What made it even more difficult was that Stan was playing a character who had few lines and spent most of the film with his faced obscured. He confesses, “It’s really hard. It is hard because there’s always going to be that voice in your head that’s going, ‘Are you sure they’re going to get it? You sure you don’t want to do a little bit more? Maybe you should use more facial expression or be more angry and do more, do more.’ You have to kind of keep that voice in check. The more stillness the character had, and the more sort of nonchalant attitude about what he was doing, you know, the better it was going to come across. Everything to him should have felt like a typical day, a walk in the park.”
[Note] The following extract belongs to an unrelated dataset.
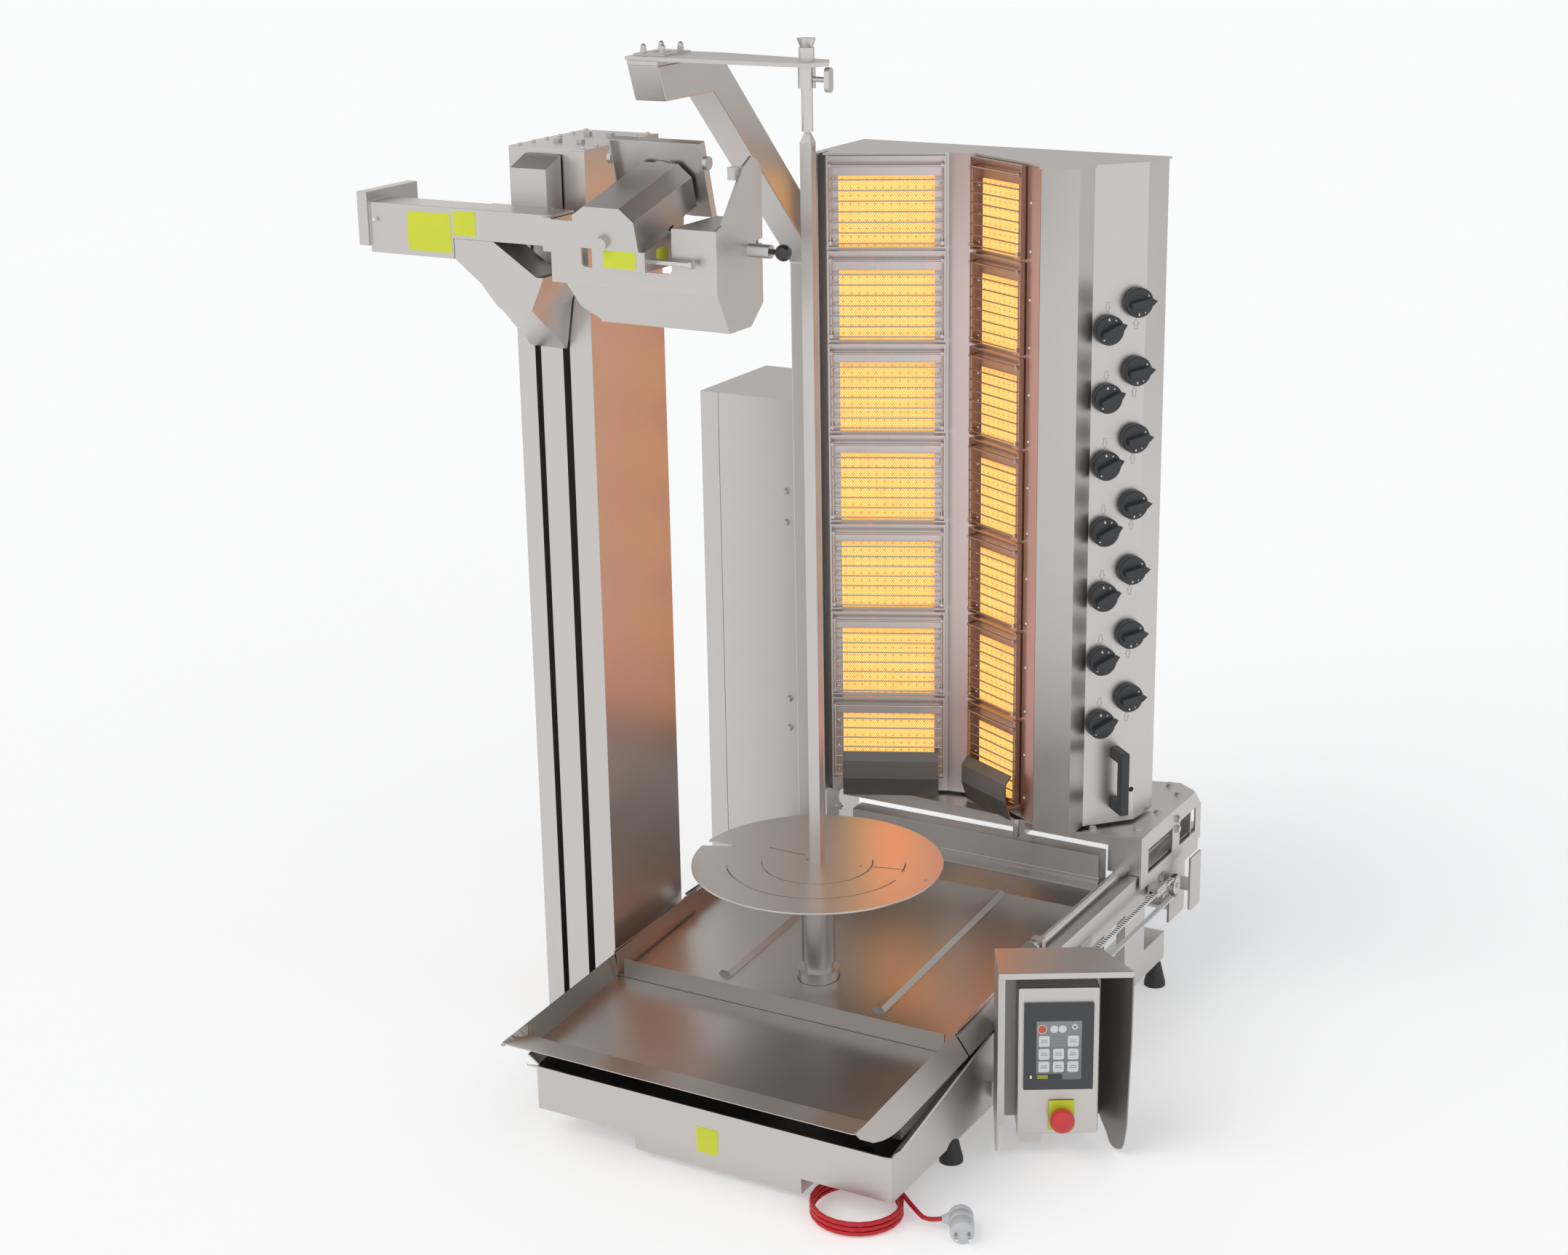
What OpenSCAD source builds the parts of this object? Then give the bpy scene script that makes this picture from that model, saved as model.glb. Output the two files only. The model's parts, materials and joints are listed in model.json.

Though he might be best known as a Marvel sidekick-turned-supervillain, Stan actually is an experienced stage actor who has studied acting at Shakespeare’s Globe Theatre and has appeared on Broadway. When asked about the differences, Stan answers, “They’re definitely very different but, if anything, I would say it’s your stamina. There’s something about being on stage every night, eight times a week that, if you survive that, you kind of feel like you can really survive anything… almost. It’s like being on a train that will not stop. So if you jump off that train, you’re jumping off while it’s at full speed… I mean your voice is gone, you’re going tired. I mean, maybe you’re getting sick even. I was acting sick at one point. I mean, you get a phone call — distressing news -– but you’ve got to go on stage. Life is happening but, you know, that saying ‘the show must go on’ is really true.”